Leon Trotsky

The First Five Years of the Communist International

Volume 2


Resolution of the ECCI
on the French Communist Party

March 2, 1922

The Communist Party of France has since the Tours Convention made major organizational endeavours which kept in its ranks the best forces of the proletariat who have awakened to political action. The Marseilles Convention provided the party with the premise for serious theoretical work from which the revolutionary labour movement will doubtless derive very great benefits.

By breaking with parliamentarian and horse-trading traditions of the old Socialist Party whose conventions set the stage only for the oratorical duels among the leaders, the Communist Party has, for the first time in France, convened a gathering of active workers for a preliminary and deep-going review of the vital problems pertaining to the development of the French revolutionary movement.

The organizational crisis in the French party, whose importance it would be equally wrong to minimize or exaggerate, constitutes one of the salient moments in the growth of the French Communist Party, its internal cleansing, its internal reconstruction and consolidation upon genuinely Communist foundations.

The split of Tours drew a basic line of demarcation between reformism and Communism.

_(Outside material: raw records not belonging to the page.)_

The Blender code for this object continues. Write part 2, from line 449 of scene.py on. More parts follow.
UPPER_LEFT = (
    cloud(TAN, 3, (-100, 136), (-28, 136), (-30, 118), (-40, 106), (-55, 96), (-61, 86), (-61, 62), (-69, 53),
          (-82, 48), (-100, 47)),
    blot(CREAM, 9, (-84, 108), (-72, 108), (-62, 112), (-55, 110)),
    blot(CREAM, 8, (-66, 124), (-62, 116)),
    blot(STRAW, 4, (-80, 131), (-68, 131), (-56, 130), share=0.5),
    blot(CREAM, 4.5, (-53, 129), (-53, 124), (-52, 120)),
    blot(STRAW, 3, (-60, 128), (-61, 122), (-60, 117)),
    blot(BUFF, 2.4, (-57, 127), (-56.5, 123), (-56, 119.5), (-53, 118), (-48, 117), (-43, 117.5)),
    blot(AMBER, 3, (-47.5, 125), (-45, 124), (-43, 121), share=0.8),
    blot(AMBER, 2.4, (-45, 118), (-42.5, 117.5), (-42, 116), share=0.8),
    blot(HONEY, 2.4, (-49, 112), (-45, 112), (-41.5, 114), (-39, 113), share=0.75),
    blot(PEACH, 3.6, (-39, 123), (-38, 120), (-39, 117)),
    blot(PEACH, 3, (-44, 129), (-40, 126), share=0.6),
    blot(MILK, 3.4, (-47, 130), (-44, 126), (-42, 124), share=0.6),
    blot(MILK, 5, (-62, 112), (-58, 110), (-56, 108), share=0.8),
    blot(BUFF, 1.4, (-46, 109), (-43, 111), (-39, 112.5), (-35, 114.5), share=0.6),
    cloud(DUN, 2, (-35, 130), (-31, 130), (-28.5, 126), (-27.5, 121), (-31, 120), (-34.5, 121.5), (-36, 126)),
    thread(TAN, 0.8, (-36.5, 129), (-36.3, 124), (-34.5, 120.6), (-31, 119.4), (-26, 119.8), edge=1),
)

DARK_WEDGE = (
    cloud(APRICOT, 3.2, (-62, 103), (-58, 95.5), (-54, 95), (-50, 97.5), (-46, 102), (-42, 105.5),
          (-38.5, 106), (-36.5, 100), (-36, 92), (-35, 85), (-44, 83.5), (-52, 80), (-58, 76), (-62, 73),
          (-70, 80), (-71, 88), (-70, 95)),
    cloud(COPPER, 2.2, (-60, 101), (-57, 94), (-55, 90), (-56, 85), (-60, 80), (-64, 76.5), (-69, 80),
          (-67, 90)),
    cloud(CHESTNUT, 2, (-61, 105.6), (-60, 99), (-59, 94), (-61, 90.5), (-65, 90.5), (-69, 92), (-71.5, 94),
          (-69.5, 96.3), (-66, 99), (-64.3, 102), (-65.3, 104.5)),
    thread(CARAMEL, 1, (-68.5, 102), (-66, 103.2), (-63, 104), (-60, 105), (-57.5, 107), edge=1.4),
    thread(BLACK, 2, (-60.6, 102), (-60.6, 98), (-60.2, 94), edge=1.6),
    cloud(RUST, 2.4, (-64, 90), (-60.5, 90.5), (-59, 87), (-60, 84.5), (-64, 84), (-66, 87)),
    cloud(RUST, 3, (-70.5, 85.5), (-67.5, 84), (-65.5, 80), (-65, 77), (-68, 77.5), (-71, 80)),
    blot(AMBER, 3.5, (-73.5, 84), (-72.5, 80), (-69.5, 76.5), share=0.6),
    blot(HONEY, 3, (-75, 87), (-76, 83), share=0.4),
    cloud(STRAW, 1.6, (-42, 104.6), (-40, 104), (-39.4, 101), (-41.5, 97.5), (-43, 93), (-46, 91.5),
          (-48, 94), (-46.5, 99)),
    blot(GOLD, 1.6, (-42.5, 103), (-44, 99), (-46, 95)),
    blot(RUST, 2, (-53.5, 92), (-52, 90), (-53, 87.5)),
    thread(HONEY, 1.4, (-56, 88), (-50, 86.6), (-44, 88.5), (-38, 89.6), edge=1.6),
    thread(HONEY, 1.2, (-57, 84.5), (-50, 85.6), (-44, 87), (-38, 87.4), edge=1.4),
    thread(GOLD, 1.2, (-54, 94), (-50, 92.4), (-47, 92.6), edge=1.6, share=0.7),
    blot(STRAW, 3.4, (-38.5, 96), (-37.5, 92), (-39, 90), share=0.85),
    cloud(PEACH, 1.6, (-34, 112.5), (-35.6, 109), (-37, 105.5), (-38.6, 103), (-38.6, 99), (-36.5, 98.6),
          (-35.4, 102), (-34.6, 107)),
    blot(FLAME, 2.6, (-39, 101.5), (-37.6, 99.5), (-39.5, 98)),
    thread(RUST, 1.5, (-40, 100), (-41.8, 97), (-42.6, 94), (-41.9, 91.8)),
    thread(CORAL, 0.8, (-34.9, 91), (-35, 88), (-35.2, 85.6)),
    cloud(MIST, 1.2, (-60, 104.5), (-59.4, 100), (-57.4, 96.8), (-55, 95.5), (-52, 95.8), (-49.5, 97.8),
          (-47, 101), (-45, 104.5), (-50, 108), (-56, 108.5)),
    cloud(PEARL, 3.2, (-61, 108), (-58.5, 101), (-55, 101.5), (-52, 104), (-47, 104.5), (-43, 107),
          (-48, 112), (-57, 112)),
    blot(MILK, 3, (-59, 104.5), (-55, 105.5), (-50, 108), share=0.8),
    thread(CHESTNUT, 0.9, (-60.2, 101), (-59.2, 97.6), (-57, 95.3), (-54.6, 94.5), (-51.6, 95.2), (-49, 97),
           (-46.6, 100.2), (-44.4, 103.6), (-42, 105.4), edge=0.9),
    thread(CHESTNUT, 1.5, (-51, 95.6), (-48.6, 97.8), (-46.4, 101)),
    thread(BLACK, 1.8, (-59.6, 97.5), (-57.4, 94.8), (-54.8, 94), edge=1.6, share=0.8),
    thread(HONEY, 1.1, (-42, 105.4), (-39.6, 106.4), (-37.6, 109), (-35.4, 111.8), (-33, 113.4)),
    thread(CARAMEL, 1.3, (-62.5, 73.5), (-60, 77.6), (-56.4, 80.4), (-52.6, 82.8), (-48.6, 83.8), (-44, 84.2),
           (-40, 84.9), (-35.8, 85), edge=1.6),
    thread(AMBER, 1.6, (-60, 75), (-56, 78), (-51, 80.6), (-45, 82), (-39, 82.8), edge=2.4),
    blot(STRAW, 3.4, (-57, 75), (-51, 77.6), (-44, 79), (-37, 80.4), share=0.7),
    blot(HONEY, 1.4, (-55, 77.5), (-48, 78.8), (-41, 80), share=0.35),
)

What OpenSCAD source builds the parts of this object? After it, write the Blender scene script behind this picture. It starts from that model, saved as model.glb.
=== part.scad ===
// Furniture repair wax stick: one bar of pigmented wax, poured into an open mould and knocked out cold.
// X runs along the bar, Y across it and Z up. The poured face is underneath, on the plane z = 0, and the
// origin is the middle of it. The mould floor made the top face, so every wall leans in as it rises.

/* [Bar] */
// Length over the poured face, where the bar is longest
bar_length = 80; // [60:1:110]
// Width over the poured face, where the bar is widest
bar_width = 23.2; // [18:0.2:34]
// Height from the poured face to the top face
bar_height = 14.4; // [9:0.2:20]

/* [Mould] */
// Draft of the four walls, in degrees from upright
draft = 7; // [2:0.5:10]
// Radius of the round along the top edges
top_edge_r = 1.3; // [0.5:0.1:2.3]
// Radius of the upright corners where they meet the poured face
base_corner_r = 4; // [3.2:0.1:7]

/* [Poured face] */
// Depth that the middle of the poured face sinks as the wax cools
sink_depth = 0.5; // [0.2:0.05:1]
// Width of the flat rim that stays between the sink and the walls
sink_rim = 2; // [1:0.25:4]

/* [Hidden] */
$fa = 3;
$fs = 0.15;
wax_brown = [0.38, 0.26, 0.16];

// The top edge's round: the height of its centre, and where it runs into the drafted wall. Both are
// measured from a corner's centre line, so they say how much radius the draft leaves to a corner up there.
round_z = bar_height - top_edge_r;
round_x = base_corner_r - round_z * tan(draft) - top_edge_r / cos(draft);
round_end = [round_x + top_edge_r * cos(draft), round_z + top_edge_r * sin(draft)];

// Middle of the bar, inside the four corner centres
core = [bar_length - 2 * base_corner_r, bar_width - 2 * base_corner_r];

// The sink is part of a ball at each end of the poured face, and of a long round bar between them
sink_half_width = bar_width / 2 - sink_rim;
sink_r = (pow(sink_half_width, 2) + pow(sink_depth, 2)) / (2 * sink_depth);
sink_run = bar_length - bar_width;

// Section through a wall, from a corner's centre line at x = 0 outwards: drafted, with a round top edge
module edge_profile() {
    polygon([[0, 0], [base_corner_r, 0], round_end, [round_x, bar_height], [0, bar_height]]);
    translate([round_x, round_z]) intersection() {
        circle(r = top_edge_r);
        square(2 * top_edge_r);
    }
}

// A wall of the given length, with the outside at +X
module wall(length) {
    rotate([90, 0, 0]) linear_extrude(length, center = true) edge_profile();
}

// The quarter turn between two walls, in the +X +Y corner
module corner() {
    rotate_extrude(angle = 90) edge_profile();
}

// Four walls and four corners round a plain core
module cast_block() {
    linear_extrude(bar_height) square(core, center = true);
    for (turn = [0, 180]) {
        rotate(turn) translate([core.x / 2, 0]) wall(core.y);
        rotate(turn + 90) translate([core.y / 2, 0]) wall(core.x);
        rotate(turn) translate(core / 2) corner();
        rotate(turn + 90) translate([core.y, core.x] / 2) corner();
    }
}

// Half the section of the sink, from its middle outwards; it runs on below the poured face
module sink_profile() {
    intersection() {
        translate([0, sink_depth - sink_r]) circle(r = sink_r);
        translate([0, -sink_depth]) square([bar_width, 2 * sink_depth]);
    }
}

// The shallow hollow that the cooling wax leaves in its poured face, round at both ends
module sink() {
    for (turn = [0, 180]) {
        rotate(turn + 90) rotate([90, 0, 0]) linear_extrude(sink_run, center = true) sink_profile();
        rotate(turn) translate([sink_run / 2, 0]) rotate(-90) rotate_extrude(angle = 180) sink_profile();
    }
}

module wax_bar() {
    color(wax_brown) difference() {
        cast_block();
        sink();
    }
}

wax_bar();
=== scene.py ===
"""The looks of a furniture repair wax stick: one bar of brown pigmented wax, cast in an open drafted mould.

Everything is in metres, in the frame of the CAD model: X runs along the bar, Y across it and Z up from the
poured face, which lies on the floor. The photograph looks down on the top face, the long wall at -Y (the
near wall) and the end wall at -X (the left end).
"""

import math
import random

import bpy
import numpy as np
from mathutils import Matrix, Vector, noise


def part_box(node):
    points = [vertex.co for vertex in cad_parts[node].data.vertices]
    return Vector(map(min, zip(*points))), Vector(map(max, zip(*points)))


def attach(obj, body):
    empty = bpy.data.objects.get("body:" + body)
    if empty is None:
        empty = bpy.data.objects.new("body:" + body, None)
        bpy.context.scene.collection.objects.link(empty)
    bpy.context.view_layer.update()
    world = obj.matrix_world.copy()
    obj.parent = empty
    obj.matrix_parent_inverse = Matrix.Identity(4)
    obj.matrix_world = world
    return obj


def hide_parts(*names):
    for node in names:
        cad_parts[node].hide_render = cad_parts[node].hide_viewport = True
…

But it was absolutely unavoidable for the Communist Party issuing from this split to retain in some of its segments certain survivals of its reformist and parliamentary past, of which it can divest itself – as it is doing – through internal efforts based on participation in the mass struggle

The survivals of the past – among certain party groups – are expressed in:

  1. an urge to restore unity with the reformists;
  2. an urge toward a bloc with the radical wing of the bourgeoisie:
  3. a substitution of petty-bourgeois humanitarian pacifism for revolutionary anti-militarism;
  4. a false interpretation of the party’s relations with the trade unions;
  5. a struggle against genuine centralist leadership in the party;
  6. efforts to replace international discipline in action by a platonic federation of national parties.

Following the split at Tours, tendencies of this sort could not fully disclose themselves and hope to gain a broad influence in the party. Nevertheless under the powerful pressure of bourgeois public opinion, elements inclined toward opportunism tend naturally to gravitate toward each other and are seeking to create their own publications and points of support. However insignificant may be their successes in this direction, it would be a mistake not to assay properly the extent to which their work threatens the revolutionary character and unity of the party. A Communist organization can never serve as an arena for free propaganda of essentially the same views which resulted in the split of the reformist-Dissidents from the working-class party. Any unclarity in this connection is bound unavoidably to hinder the work of revolutionary education among the masses.

The Plenum of the ECCI affirms that the resolutions of the Marseilles Convention, imbued with the spirit of the Communist International, create extremely important points of support for the party’s revolutionary activities among the toiling masses of city and country.

Concurrently, the Plenum of the ECCI takes into cognizance with gratification the declaration of the French delegation to the effect that Journal du Peuple, the organ which serves as the rallying point for reformist and other vague tendencies, occupies a position directly counter to the program of the International, contrary to the decisions of the Tours and Marseilles Conventions of the French Communist Party, and contrary to the revolutionary irreconcilability of the class-conscious French proletariat, and will therefore shortly be removed from the party.

The ECCI Plenum sees the exceptional importance of the Marseilles Convention in this, that it has posed before the party the most important task of carrying on systematic and correct work in the trade unions in the spirit of the party’s program and tactics. Thereby it has condemned in principle the tendencies among those party members who are, under the guise of fighting for the autonomy of the trade unions – which, by the way, no one disputes – in reality fighting to retain their own autonomy in trade-union activity, free from the party’s control and leadership.

In view of the fact that the statutes of the Communist International and of its sections, founded on the principles of democratic centralism, provide ample guarantees for a correct and normal development of each Communist Party, the Plenum considers as wrong the resignation of several members of the Central Committee who were elected by the Marseilles Convention. This is wrong independently of the political motivations which provoked these resignations. Renunciations of posts delegated by the party can be construed by the broad party circles as a declaration that correct collaboration of different shadings is impossible within the framework of democratic centralism and it can serve as an impulse to the formation of factions within the party.

Expressing its complete assurance that the struggle against the above-cited manifestations of anti-Communist tendencies will be conducted by the overwhelming majority of the party and its leading bodies as a whole, and recognizing that the creation of factions would unavoidably cause the greatest injury to the party’s development and its authority among the proletariat, the Plenum of the ECCI notes with satisfaction the declaration of the French delegation to the effect that the Central Committee and the comrades who resigned are ready to take the necessary organizational measures in order to fully realize in life the decisions of the Marseilles Convention and that those who have tendered in their resignations will enter the party’s Central Committee to work harmoniously and correctly.